# Christmas Movies?



## LuckyGirl3513 (Dec 20, 2007)

Christmas is only 5 days away!! i've been watching christmas movies on ABC Family non stop to try to get more in the spirit...The Grinch comes on tonight, one of my favs!

what are everyones elses favorite xmas movies??


----------



## YvetteJeannine (Dec 20, 2007)

*Oooohh...I LOVE The Grinch....("I wouldn't touch you with a thirtyfiveandahalffootpoooool!!!!")!

I also love:

White Christmas
A Christmas Carol (1938 version is the best)
A Christmas Story ("You'll shoot yer eye out, kid!")
It's A Wonderful Life*


----------



## xbrookecorex (Dec 20, 2007)

-FROSTY is my number one 'get me in the christmas mood' movie. I can quote that like it's my job. 
-Garfield Christmas is a funny/sarcastic little-known movie that I have taped on a VHS from like the 80's, you can actually watch it on youtube. 
-Anddd this year I realized I like ELF. I don't think it's funny (I personally hate Will Farrell) but the end is soooo cute and I like how it's about believing in santa and having Christmas spirit


----------



## CantAffordMAC (Dec 21, 2007)

I like the grinch and a christmas story the most.


----------



## LuckyGirl3513 (Dec 21, 2007)

I know i freakin love the grinch, i watched it last night and i feel so much more in the christmas spirit. when i was watching i saw that ABC family is also showing some of the Rankin Bass classics...remember those? They're really old school but really good..they're animated and all the characters are wooden kinda..do yall know what im talking about?


----------



## Divinity (Dec 21, 2007)

The Grinch and a Charlie Brown Christmas are my favorite animated Christmas specials; and It's a Wonderful Life and Miracle on 34th Street are my favorite 'real life' Christmas specials!!


----------



## Dark_Phoenix (Dec 21, 2007)

I like A Christmas Story, Charlie Brown's Christmas, and Miracle on 34th Street.


----------



## spectrolite (Dec 22, 2007)

A Christmas Story, Nightmare Before Christmas, and A Christmas Carol (various versions).


----------



## puncturedskirt (Dec 22, 2007)

I love the Grinch Who Stole Christmas too.

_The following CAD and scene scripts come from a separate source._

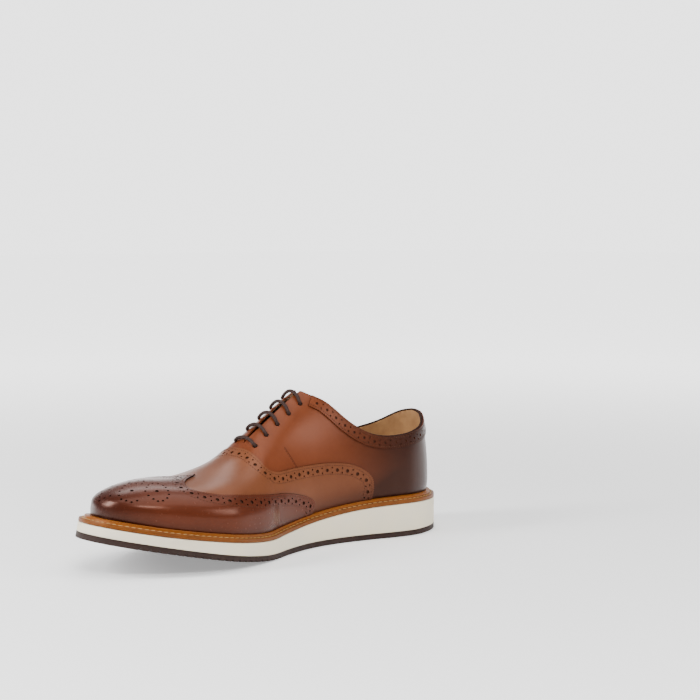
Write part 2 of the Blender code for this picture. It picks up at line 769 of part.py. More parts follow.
def tongue_depth(share, girth):
    """How deep the tongue lies below the last: room for the lace's hidden runs in its middle."""
    near = UPPER_WALL + TONGUE_GAP
    room = LACE_DIAMETER + LACE_GAP + CLEARANCE - TONGUE_GAP
    wide = EYELET_FROM_RIDGE + LACE_TRACK + LACE_DIAMETER
    side = np.clip((TONGUE_HALF - abs(girth)) / (TONGUE_HALF - wide), 0, 1)
    front = np.clip((TONGUE_FRONT - share) / (TONGUE_FRONT - SLIT_FRONT), 0, 1)
    ease = (3 - 2 * side) * side**2 * (3 - 2 * front) * front**2
    return near + room * ease


def build_tongue(look):
    bm = bmesh.new()
    low, high = [], []
    for share in np.linspace(TONGUE_FRONT, TONGUE_TOP, TONGUE_ROWS):
        low.append([])
        high.append([])
        end = (share - TONGUE_TOP) / (TONGUE_FRONT - TONGUE_TOP)
        half = TONGUE_HALF * (1 - TONGUE_TAPER * (1 - math.cos(math.pi / 2 * end)))
        for part in np.linspace(-1, 1, TONGUE_POINTS):
            girth = part * half
            depth = tongue_depth(share, girth)
            high[-1].append(bm.verts.new(girth_point(share, girth, -depth)[0]))
            low[-1].append(bm.verts.new(girth_point(share, girth, -depth - TONGUE_THICKNESS)[0]))
    bridge_grids(bm, low, high)
    make_object("tongue", bm, look)


# Lace

def hidden_level():
    """Height of the hidden runs' middle line over the last, which is negative."""
    return -UPPER_WALL - LACE_GAP - LACE_DIAMETER / 2


def lace_bend(hole, direction, upward):
    """Quarter turn from the eyelet's axis into a direction, above or below the facing."""
    middle, normal = hole
    direction = (direction - normal * direction.dot(normal)).normalized()
    level = LACE_DIAMETER / 2 + CLEARANCE if upward else hidden_level()
    away = 1 if upward else -1
    bend = []
    for angle in np.linspace(0, math.pi / 2, 4):
        out = LACE_BEND * (1 - math.cos(angle))
        lift = level - away * LACE_BEND * (1 - math.sin(angle))
        bend.append(middle + direction * out + normal * lift)
    return bend


def lace_bar(start_side, pair, holes):
    """Over the facings from one eyelet of a pair to the other, arched."""
    a, b = holes[start_side][pair], holes[-start_side][pair]
    first = lace_bend(a, b[0] - a[0], True)
    last = lace_bend(b, a[0] - b[0], True)
    share = np.linspace(EYELET_FRONT, EYELET_BACK, EYELET_PAIRS)[pair]
    low = LACE_DIAMETER / 2 + CLEARANCE
    arch = []
    for part in ARCH_STOPS:
        lift = low + (LACE_ARCH - low) * math.cos(part * math.pi / 2)
        arch.append(girth_point(share, start_side * part * EYELET_FROM_RIDGE, lift)[0])
    return first + arch + last[::-1]


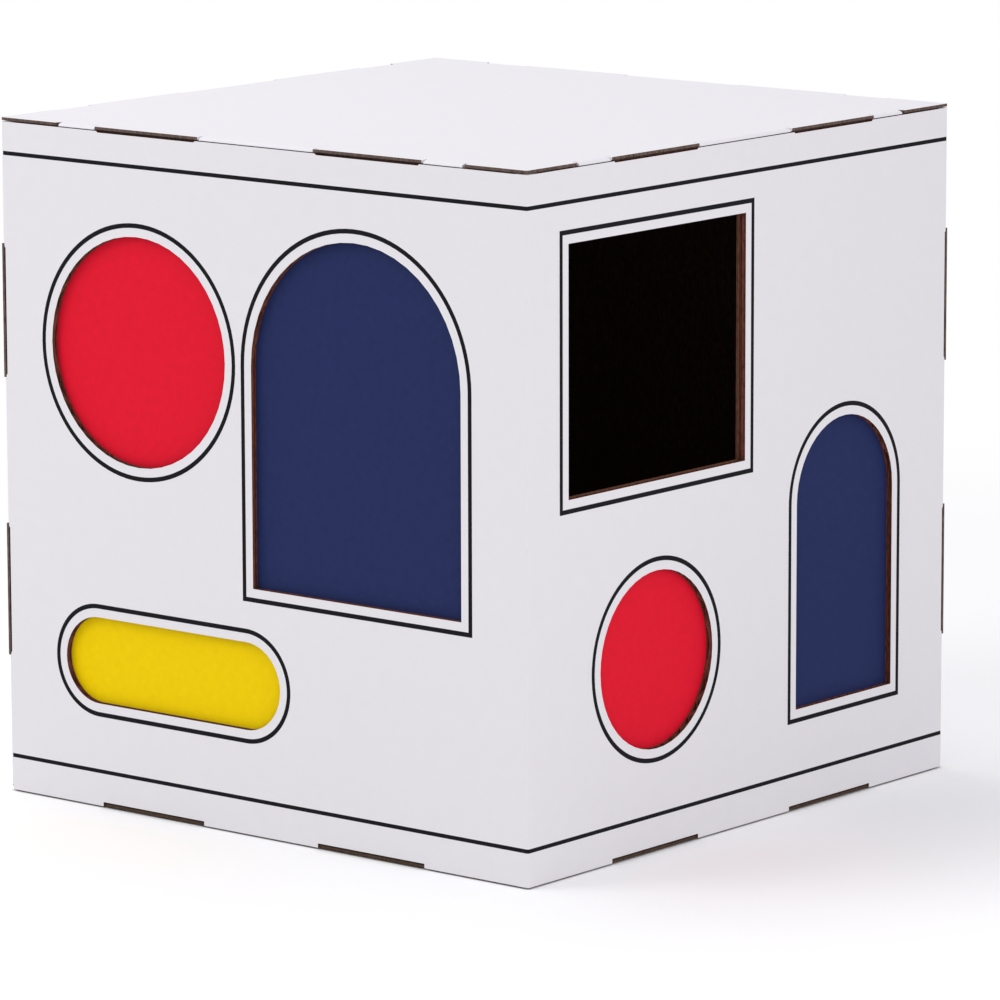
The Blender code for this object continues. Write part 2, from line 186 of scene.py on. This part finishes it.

# %% [markdown]
# Everything behind the white coat is kraft: unbleached brown paper from long fibres. It shows on
# the cut edges, on the wavy middle paper and on the inside. Kraft is warm and very matt, with
# short darker and lighter streaks that run with the fibres: stretched noise between two browns.
# A die tears the fibres of a cut edge open, so it is redder than the flat sheet. The raw ends of
# the tabs were pressed flat for their crease. The cut edges of the rear wrap and the lid are the
# same kraft painted lighter and greyer, as painted light where light falls into the slots. The
# inside paper is kraft painted darker, as painted shade for the dim inside of the house and for
# the slots at its foot.

# %% Kraft paper
FIBRE_STREAK = 1.2 * MM      # width of the streaks; they run four times as long


def kraft(name, light, dark, roughness):
    material, tree, shader, place = new_material(name)
    stretch = add_node(tree, "ShaderNodeMapping", {"Vector": place})
    stretch.inputs["Scale"].default_value = (1, 1, 0.25)
    streak = add_node(tree, "ShaderNodeTexNoise", {"Vector": stretch.outputs["Vector"]},
                      Scale=1 / FIBRE_STREAK, Detail=4.0, Roughness=0.65)
    ramp = add_node(tree, "ShaderNodeValToRGB", {"Fac": streak.outputs["Fac"]})
    ramp.color_ramp.elements[0].position = 0.3
    ramp.color_ramp.elements[0].color = linear(dark)
    ramp.color_ramp.elements[1].position = 0.7
    ramp.color_ramp.elements[1].color = linear(light)
    tree.links.new(ramp.outputs["Color"], shader.inputs["Base Color"])
    bump = add_node(tree, "ShaderNodeBump", {"Height": streak.outputs["Fac"]},
                    Strength=0.6, Distance=0.08 * MM)
    tree.links.new(bump.outputs["Normal"], shader.inputs["Normal"])
    shader.inputs["Roughness"].default_value = roughness
    shader.inputs["Specular IOR Level"].default_value = 0.08
    return material


raw_edge = kraft("kraft_cut_edge", "#8A5142", "#522C24", 0.95)
# Cut edges of the rear wrap and the lid: the same kraft painted lighter, as painted light.
tab_edge_painted_light = kraft("kraft_cut_edge_painted_light", "#7A675F", "#40332D", 0.95)
# The inside paper is kraft painted darker than the edges, as painted shade for the dim inside.
inside_paper_painted_shade = kraft("kraft_inside_painted_shade", "#5A483B", "#40322A", 0.95)
lining_paper = kraft("kraft_lining", "#9A7057", "#6E4A38", 0.95)
print("kraft papers:", raw_edge.name, tab_edge_painted_light.name, inside_paper_painted_shade.name, lining_paper.name)

# %% [markdown]
# The window colours are flat inks printed on smooth card. A solid print is never perfectly even:
# the ink soaks in more here and less there, so it is slightly mottled at the scale of a few
# millimetres, with a fine grain of bare fibres on top. It has no varnish, so the surface is matt
# and the colour stays deep from every side. The black of the printed lines is made the same way.

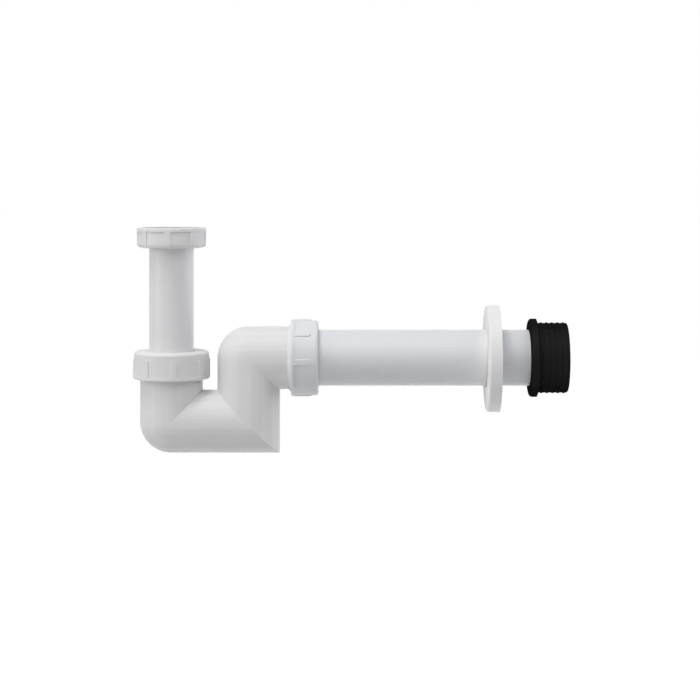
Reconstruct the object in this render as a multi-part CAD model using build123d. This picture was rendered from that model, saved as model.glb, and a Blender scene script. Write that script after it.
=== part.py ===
from build123d import *
from math import radians, tan
import os

# Bidet trap in white polypropylene, in millimetres. The origin is the centre of
# the waste nut's mouth, +Z is up, and the outlet pipe runs along +X.

# Pipes
TAILPIECE_RADIUS = 16.0
TAILPIECE_WALL = 1.8
OUTLET_PIPE_RADIUS = 20.0
OUTLET_PIPE_WALL = 1.8

# Threads: outer radius of the waste's and of the U bend's. The spigots are solid
# only to the root of theirs, which is the U bend's own outside.
WASTE_THREAD_RADIUS = 20.955
BODY_THREAD_RADIUS = 23.9
BODY_THREAD_CLEARANCE = 0.05

# Fits
SLIDE_CLEARANCE = 0.05
SOCKET_CLEARANCE = 0.3
NUT_HOLE_CLEARANCE = 0.4
OUTLET_NUT_TO_SHOULDER = 0.1
INLET_NUT_OVER_SHOULDER = 1.4

# U bend: outside radius, wall, and the runs between its axes
BODY_RADIUS = 22.4
BODY_WALL = 2.9
INLET_LIMB = 44.6
BOTTOM_RUN = 55.3
RISE = 45.3
OUTLET_LIMB = 44.3
SHOULDER_CHAMFER = 1.4
SHOULDER_FLAT = 0.6

# Mouths of the U bend: a cone for the seal, and the outlet's socket
MOUTH_CONE_RADIUS = 21.6
INLET_CONE_DEPTH = 8.0
OUTLET_CONE_DEPTH = 5.0
SOCKET_DEPTH = 22.0

# Waste nut
WASTE_NUT_RADIUS = 24.7
WASTE_NUT_HEIGHT = 14.4
WASTE_NUT_COLLAR = 2.6
WASTE_NUT_RIB_LENGTH = 13.6
WASTE_NUT_RIB_WIDTH = 4.1
WASTE_NUT_RIB_PHASE = 1.4
WASTE_NUT_EDGE_ROUND = 3.0
WASTE_THREAD_LENGTH = 7.2
WASTE_RELIEF = 0.45

# Compression nuts: both are the same moulding, apart from the pipe's hole
BODY_NUT_RADIUS = 27.5
BODY_NUT_LENGTH = 19.4
BODY_NUT_COLLAR = 2.4
BODY_NUT_RIB_LENGTH = 14.2
BODY_NUT_RIB_WIDTH = 3.8
BODY_NUT_EDGE_ROUND = 2.2
INLET_NUT_RIB_PHASE = 9.0
OUTLET_NUT_RIB_PHASE = 1.6

# Common to the three nuts. A rib's width and length are those of its crest.
NUT_RIBS = 8
NUT_RIB_CORNER = 1.9
NUT_RIB_FLANK_ANGLE = 12
NUT_POCKET_DEPTH = 0.75
NUT_END_WALL = 2.6
NUT_MOUTH_CHAMFER = 0.7

# Rings and seals
SLIP_RING_THICKNESS = 1.5
SLIP_RING_RADIUS = 22.2
SLIP_RING_CHAMFER = 0.3
SEAL_HEAD = 1.5
SEAL_HEAD_RADIUS = 22.0
SEAL_REACH = 0.75
GASKET_THICKNESS = 2.6
GASKET_RADIUS = 19.3
GASKET_BORE_RADIUS = 14.6

# Tailpiece
TAILPIECE_FLANGE_RADIUS = 19.2
TAILPIECE_FLANGE = 2.0
TAILPIECE_SHOWING = 73.8
DIP_BELOW_AXIS = 1.6
PIPE_END_CHAMFER = 0.8

# Wall flange, which hangs on the outlet pipe
FLANGE_RADIUS = 38.2
FLANGE_DEPTH = 9.3
FLANGE_WALL = 2.0
FLANGE_TAPER = 0.3
FLANGE_ROUND = 2.0
FLANGE_HUB_WALL = 1.8
FLANGE_HUB_RECESS = 0.5
FLANGE_HOLE_CLEARANCE = 0.7
FLANGE_HANG = 0.6

# Rubber connector
OUTLET_PIPE_SHOWING = 150.1
FLANGE_TO_RUBBER = 21.3
RUBBER_LENGTH = 27.3
RUBBER_RADIUS = 24.8
RUBBER_COLLAR_RADIUS = 27.9
RUBBER_COLLAR_WIDTH = 5.3
RUBBER_COLLAR_SLANT = 1.2
RUBBER_COLLAR_ROUND = 2.1
RUBBER_RIBS = 5
RUBBER_RIB_PITCH = 3.94
RUBBER_RIB_HEIGHT = 0.5
RUBBER_RIB_FOOT = 2.0
RUBBER_RIB_CREST = 0.6
RUBBER_FIRST_RIB = 8.9
RUBBER_END_CHAMFER = 0.6
RUBBER_LIPS = 3
RUBBER_LIP_WIDTH = 2.0
RUBBER_LIP_HEIGHT = 0.8
PIPE_SHORT_OF_RUBBER = 2.0

# Two sizes this close are the same one
SAME_SIZE = 0.01

# Places that follow from the sizes above
waste_seat_z = -(WASTE_NUT_HEIGHT - NUT_END_WALL)
gasket_z = waste_seat_z + TAILPIECE_FLANGE
seal_stack = NUT_END_WALL + SLIP_RING_THICKNESS + SEAL_HEAD
inlet_nut_top_z = -(WASTE_NUT_HEIGHT + TAILPIECE_SHOWING)
inlet_rim_z = inlet_nut_top_z - seal_stack
bottom_axis_z = inlet_rim_z - INLET_LIMB
riser_axis_x = BOTTOM_RUN
outlet_axis_z = bottom_axis_z + RISE
outlet_rim_x = riser_axis_x + OUTLET_LIMB
outlet_nut_end_x = outlet_rim_x + seal_stack
socket_stop_x = outlet_rim_x - SOCKET_DEPTH
rubber_x = outlet_nut_end_x + OUTLET_PIPE_SHOWING
flange_x = rubber_x - FLANGE_TO_RUBBER - FLANGE_DEPTH
waterway_radius = BODY_RADIUS - BODY_WALL
inlet_shoulder_depth = BODY_NUT_LENGTH - seal_stack - INLET_NUT_OVER_SHOULDER
outlet_shoulder_depth = BODY_NUT_LENGTH - seal_stack + OUTLET_NUT_TO_SHOULDER


def turned(outline):
    """Turn a closed outline of (radius, height) points about the Z axis."""
    points = [(radius, 0, height) for radius, height in outline]
    return revolve(make_face(Polyline(*points, close=True)), Axis.Z)


def rod(radius, start, direction, length):
    """Solid round rod from a point, along a direction."""
    return extrude(Plane(origin=start, z_dir=direction) * Circle(radius), length)


def rim_edges(solid, radius, height):
    """The circular edges of that radius at that height on the Z axis."""
    return [
        edge
        for edge in solid.edges().filter_by(GeomType.CIRCLE)
        if abs(edge.radius - radius) < SAME_SIZE
        and abs(edge.arc_center.Z - height) < SAME_SIZE
    ]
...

I also love The Nightmare Before Christmas and of course A Christmas Story.


----------



## Hilly (Dec 22, 2007)

Home Alone!!! And A Charlie Brown Christmas!!


----------



## frocher (Dec 22, 2007)

A Christmas Story and The Grinch That Stole Christmas.


----------



## MACATTAK (Dec 22, 2007)

I like the Grinch, but it never feels like Christmas until I watch Home Alone!


----------



## XShear (Dec 22, 2007)

I can't believe no one has said "Scrooged"! I find that no matter how many times I watch it, I still laugh my arse off. And, I second Hilly on "Home Alone".


----------



## Addicted2Beauty (Dec 23, 2007)

My favorites are Elf, A Christmas Story, and National Lampoon's Christmas Vacation

My favorite when I was younger was The Christmas Toy (it was a Jim Henson production).  It was kinda like Toy story but made years earlier.


----------